The lawsuit, a petition circulated by Dialysis Patients Citizens, and statements from the American Kidney Fund focus on the requirement that facilities must ensure that insurance plan issuers are informed of and have agreed to accept the third party payments.

“The Department’s about-face will dramatically disrupt those patients’ ability too obtain private insurance, interfering with and potentially compromising outright their access to life-sustaining medical treatment while remarkably imposing greater healthcare costs on many patients and their families,” according to he suit.

“At the same time—with no offsetting benefits to patients—the Rule will impose significant and unrecoverable costs on dialysis providers, and threaten the economic viability of many dialysis facilities, leading to facility closures that will damage providers and patients alike.”

American Kidney Fund CEO LaVarne A. Burton issued a statement of support for the lawsuit.

“We are already seeing insurers emboldened by the IFR and moving to refuse third-party premium assistance for other coverage plans such as COBRA. We expect that insurers will continue to invoke the IFR as providing authority to discriminate against ESRD patients seeking assistance for Medigap, COBRA and [Employer Group Health Plans].”

Background on the final rule

The rule was the culmination of a CMS request for information (RFI) in August about whether health care providers were counseling patients to bypass Medicaid and Medicare coverage and steer them to Affordable Care Act marketplace plans that are more lucrative to providers.

The agency said it had received many comments from social workers and other nephrology professionals that describe a variety of ways that dialysis facilities have attempted to influence patients’ coverage decisions or failed to disclose information that would have been in a patient’s best interest.

The agency said in the final rule that often, the marketplace plans are not in a dialysis patient’s best interest because they can cause interference with transplant readiness, exposure to additional costs, and possible disruption of coverage.

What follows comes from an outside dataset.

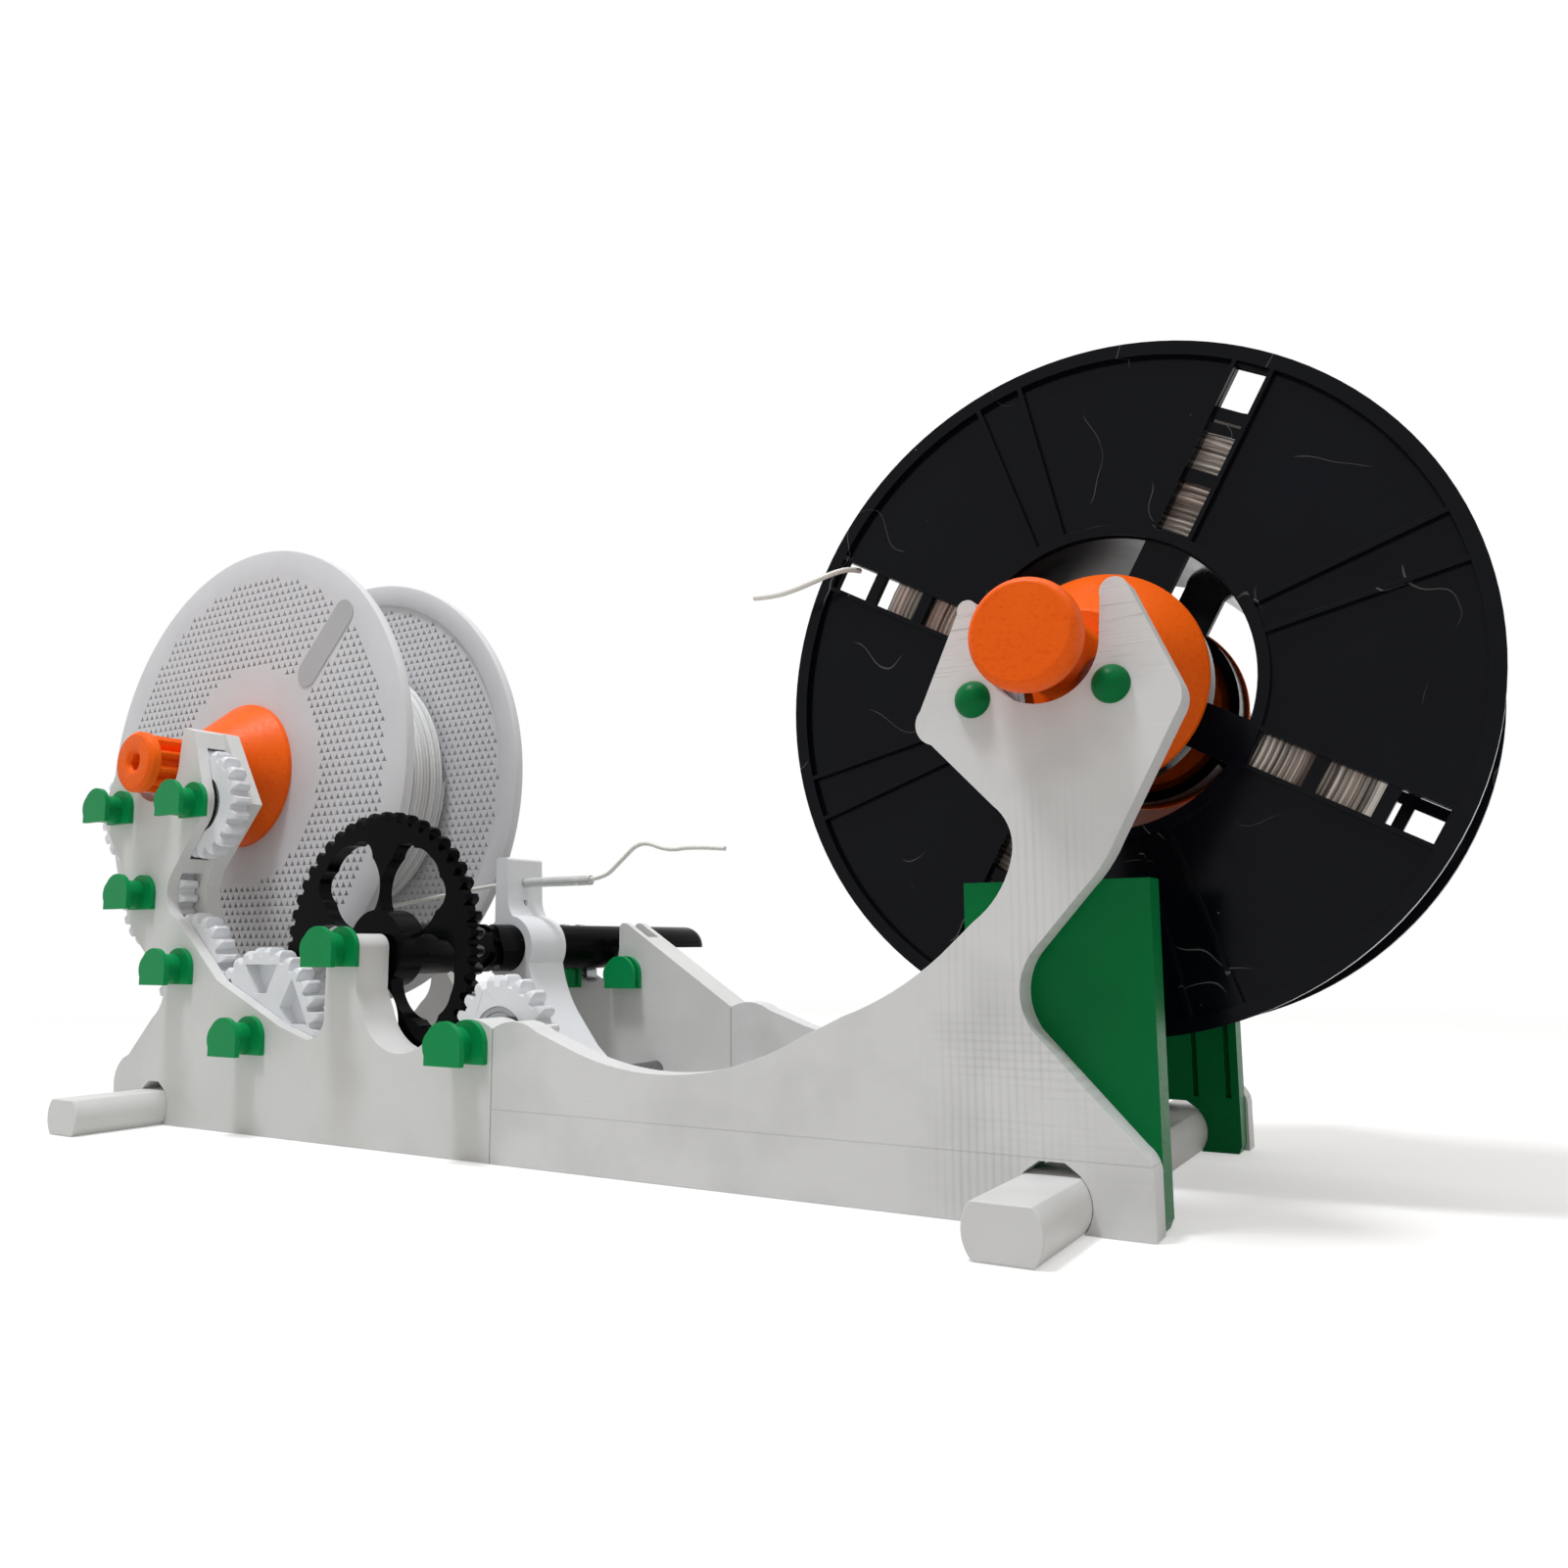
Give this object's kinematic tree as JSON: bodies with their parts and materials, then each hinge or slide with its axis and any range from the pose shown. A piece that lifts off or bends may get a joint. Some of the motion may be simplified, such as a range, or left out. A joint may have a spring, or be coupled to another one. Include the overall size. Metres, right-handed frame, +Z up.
{
  "type": "filament spool winder",
  "caption": "Printed bench winder that moves filament between two spools on bearing rollers, with a gear-driven grooved shaft and a sliding guide arm that lays the turns evenly.",
  "frame": {"origin": "on the floor under the middle of the box round the whole winder", "axes": "+X along the frames from the take-up spool to the supply spool, +Y from the front frame with the knobs to the rear frame, +Z up"},
  "size_m": [0.569, 0.249, 0.2404],
  "materials": {
    "white_printed": "satin layer lines",
    "green_printed": "satin layer lines",
    "orange_printed": "satin layer lines",
    "black_moulded": "moulded gloss",
    "white_spool": "moulded, thin lattice",
    "bearing_steel": "ground",
    "clear_filament": "smooth",
    "grey_filament": "smooth",
    "clear_tube": "clear"
  },
  "bodies": {
    "frame": {"front_frame_left": "white_printed", "front_frame_right": "white_printed", "rear_frame_left": "white_printed", "rear_frame_right": "white_printed", "cross_rod_left": "white_printed", "cross_rod_right": "white_printed", "front_brace_plate": "green_printed", "rear_brace_plate": "green_printed", "guide_rail": "bearing_steel", "idler_gear_pins": "green_printed", "compound_gear_pin": "green_printed", "shaft_front_pin": "green_printed", "end_gear_pin": "green_printed", "front_roller_pins": "green_printed", "rear_right_roller_pins": "green_printed", "rear_left_roller_pins": "green_printed", "shaft_roller_pins": "green_printed", "bearing_inner_rings": "bearing_steel"},
    "take_up_spool": {"take_up_axle": "orange_printed", "take_up_cone_front": "orange_printed", "take_up_cone_rear": "orange_printed", "take_up_end_knob": "orange_printed", "white_spool": "white_spool", "white_winding_core": "clear_filament", "white_winding_turns": "clear_filament"},
    "supply_spool": {"supply_axle": "orange_printed", "supply_cone_front": "orange_printed", "supply_cone_rear": "orange_printed", "supply_end_knob": "orange_printed", "black_spool": "black_moulded", "supply_winding_core": "grey_filament", "supply_winding_turns": "grey_filament", "supply_filament_end": "clear_filament"},
    "left_idler": {"idler_gear_left": "white_printed", "idler_left_bearing": "bearing_steel"},
    "right_idler": {"idler_gear_right": "white_printed", "idler_right_bearing": "bearing_steel"},
    "transfer": {"transfer_gear": "white_printed", "transfer_gear_bearing": "bearing_steel"},
    "lower": {"lower_gear": "white_printed", "lower_gear_bearing": "bearing_steel"},
    "compound": {"compound_gear": "white_printed", "compound_gear_bearing": "bearing_steel"},
    "level_wind": {"level_wind_shaft": "black_moulded", "shaft_front_bearing": "bearing_steel"},
    "end": {"end_gear": "white_printed", "end_gear_bearing": "bearing_steel"},
    "guide": {"guide_arm": "white_printed", "guide_tube": "clear_tube", "follower_pin": "bearing_steel", "filament_feed": "clear_filament"},
    "rear_left_roller_left_ring": {"rear_left_roller_left": "bearing_steel"},
    "rear_left_roller_right_ring": {"rear_left_roller_right": "bearing_steel"},
    "shaft_roller_left_ring": {"shaft_roller_left": "bearing_steel"},
    "shaft_roller_right_ring": {"shaft_roller_right": "bearing_steel"},
    "front_right_roller_left_ring": {"front_right_roller_left": "bearing_steel"},
    "front_right_roller_right_ring": {"front_right_roller_right": "bearing_steel"},
    "rear_right_roller_left_ring": {"rear_right_roller_left": "bearing_steel"},
    "rear_right_roller_right_ring": {"rear_right_roller_right": "bearing_steel"}
  },
  "joints": [
    {"name": "take_up_spin", "type": "hinge", "parent": "frame", "child": "take_up_spool", "pos_m": [-0.1845, -0.0905, 0.1404], "axis": [0, 1, 0], "continuous": true},
    {"name": "supply_spin", "type": "hinge", "parent": "frame", "child": "supply_spool", "pos_m": [0.1845, -0.0905, 0.1404], "axis": [0, 1, 0], "continuous": true},
    {"name": "left_idler_spin", "type": "hinge", "parent": "frame", "child": "left_idler", "pos_m": [-0.20908, -0.0811, 0.12319], "axis": [0, 1, 0], "continuous": true},
    {"name": "right_idler_spin", "type": "hinge", "parent": "frame", "child": "right_idler", "pos_m": [-0.15993, -0.0811, 0.12319], "axis": [0, 1, 0], "continuous": true},
    {"name": "transfer_spin", "type": "hinge", "parent": "frame", "child": "transfer", "pos_m": [-0.19023, -0.0811, 0.08791], "axis": [0, 1, 0], "continuous": true},
    {"name": "lower_spin", "type": "hinge", "parent": "frame", "child": "lower", "pos_m": [-0.16275, -0.0811, 0.05885], "axis": [0, 1, 0], "continuous": true},
    {"name": "compound_spin", "type": "hinge", "parent": "frame", "child": "compound", "pos_m": [-0.1181, -0.0811, 0.0342], "axis": [0, 1, 0], "continuous": true},
    {"name": "level_wind_spin", "type": "hinge", "parent": "frame", "child": "level_wind", "pos_m": [-0.06957, -0.0705, 0.06596], "axis": [0, 1, 0], "continuous": true},
    {"name": "end_spin", "type": "hinge", "parent": "frame", "child": "end", "pos_m": [-0.00861, -0.0705, 0.03583], "axis": [0, 1, 0], "continuous": true},
    {"name": "rear_left_roller_left_spin", "type": "hinge", "parent": "frame", "child": "rear_left_roller_left_ring", "pos_m": [-0.20211, 0.0525, 0.12807], "axis": [0, 1, 0], "continuous": true},
    {"name": "rear_left_roller_right_spin", "type": "hinge", "parent": "frame", "child": "rear_left_roller_right_ring", "pos_m": [-0.16689, 0.0525, 0.12807], "axis": [0, 1, 0], "continuous": true},
    {"name": "shaft_roller_left_spin", "type": "hinge", "parent": "frame", "child": "shaft_roller_left_ring", "pos_m": [-0.08632, 0.0525, 0.05423], "axis": [0, 1, 0], "continuous": true},
    {"name": "shaft_roller_right_spin", "type": "hinge", "parent": "frame", "child": "shaft_roller_right_ring", "pos_m": [-0.05282, 0.0525, 0.05423], "axis": [0, 1, 0], "continuous": true},
    {"name": "front_right_roller_left_spin", "type": "hinge", "parent": "frame", "child": "front_right_roller_left_ring", "pos_m": [0.16689, -0.0785, 0.12807], "axis": [0, 1, 0], "continuous": true},
    {"name": "front_right_roller_right_spin", "type": "hinge", "parent": "frame", "child": "front_right_roller_right_ring", "pos_m": [0.20211, -0.0785, 0.12807], "axis": [0, 1, 0], "continuous": true},
    {"name": "rear_right_roller_left_spin", "type": "hinge", "parent": "frame", "child": "rear_right_roller_left_ring", "pos_m": [0.16689, 0.0415, 0.12807], "axis": [0, 1, 0], "continuous": true},
    {"name": "rear_right_roller_right_spin", "type": "hinge", "parent": "frame", "child": "rear_right_roller_right_ring", "pos_m": [0.20211, 0.0415, 0.12807], "axis": [0, 1, 0], "continuous": true},
    {"name": "guide_slide", "type": "slide", "parent": "frame", "child": "guide", "axis": [0, 1, 0], "range_m": [-0.0475, 0.0065]}
  ],
  "couplings": [
    {"joint": "left_idler_spin", "follows": "take_up_spin", "ratio": -0.5},
    {"joint": "right_idler_spin", "follows": "take_up_spin", "ratio": -0.5},
    {"joint": "transfer_spin", "follows": "take_up_spin", "ratio": 0.5},
    {"joint": "lower_spin", "follows": "take_up_spin", "ratio": -0.5},
    {"joint": "compound_spin", "follows": "take_up_spin", "ratio": 0.32258},
    {"joint": "level_wind_spin", "follows": "take_up_spin", "ratio": -0.067204},
    {"joint": "end_spin", "follows": "take_up_spin", "ratio": 0.16129},
    {"joint": "rear_left_roller_left_spin", "follows": "take_up_spin", "ratio": -0.95},
    {"joint": "rear_left_roller_right_spin", "follows": "take_up_spin", "ratio": -0.95},
    {"joint": "shaft_roller_left_spin", "follows": "take_up_spin", "ratio": 0.057429},
    {"joint": "shaft_roller_right_spin", "follows": "take_up_spin", "ratio": 0.057429},
    {"joint": "front_right_roller_left_spin", "follows": "supply_spin", "ratio": -0.95},
    {"joint": "front_right_roller_right_spin", "follows": "supply_spin", "ratio": -0.95},
    {"joint": "rear_right_roller_left_spin", "follows": "supply_spin", "ratio": -0.95},
    {"joint": "rear_right_roller_right_spin", "follows": "supply_spin", "ratio": -0.95}
  ]
}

CMS does not require that insurers accept premium payments made by third parties except in certain circumstances, and many insurers have provisions in their contracts that voids coverage if payment is made by anyone other than the enrollee. The agency said many commenters told CMS that providers and third parties are attempting to disguise their payments to avoid detection by insurance companies.

“Under the rule, insurers can choose to reject financial assistance to patients that helps to offset the cost of premiums, forcing patients to pay the premiums entirely out of their own pocket or drop their coverage altogether, Dialysis Patient Citizens wrote in a response to the rule. The rule singles out ESRD patients, who are eligible for Medicare at any age but who can benefit from services offered in the individual insurance market that Medicare does not cover.”

CMS also estimated that the new rule will cost applicable dialysis facilities nearly $700 million in administrative costs to comply with the rule between 2017 and 2026.

“The regulation, should it become effective, and the continuing efforts by insurers – through their discussions with CMS and otherwise – to reject premium assistance for ESRD patients, may result in a material adverse effect on our business,” Fresenius Medical Care said in a press release. “Between 700 and 2,000 FMCNA ESRD patients who currently use premium assistance in connection with individual market plans on and off the exchanges may be impacted by the regulation and/or continuing insurer efforts to reject premium assistance.”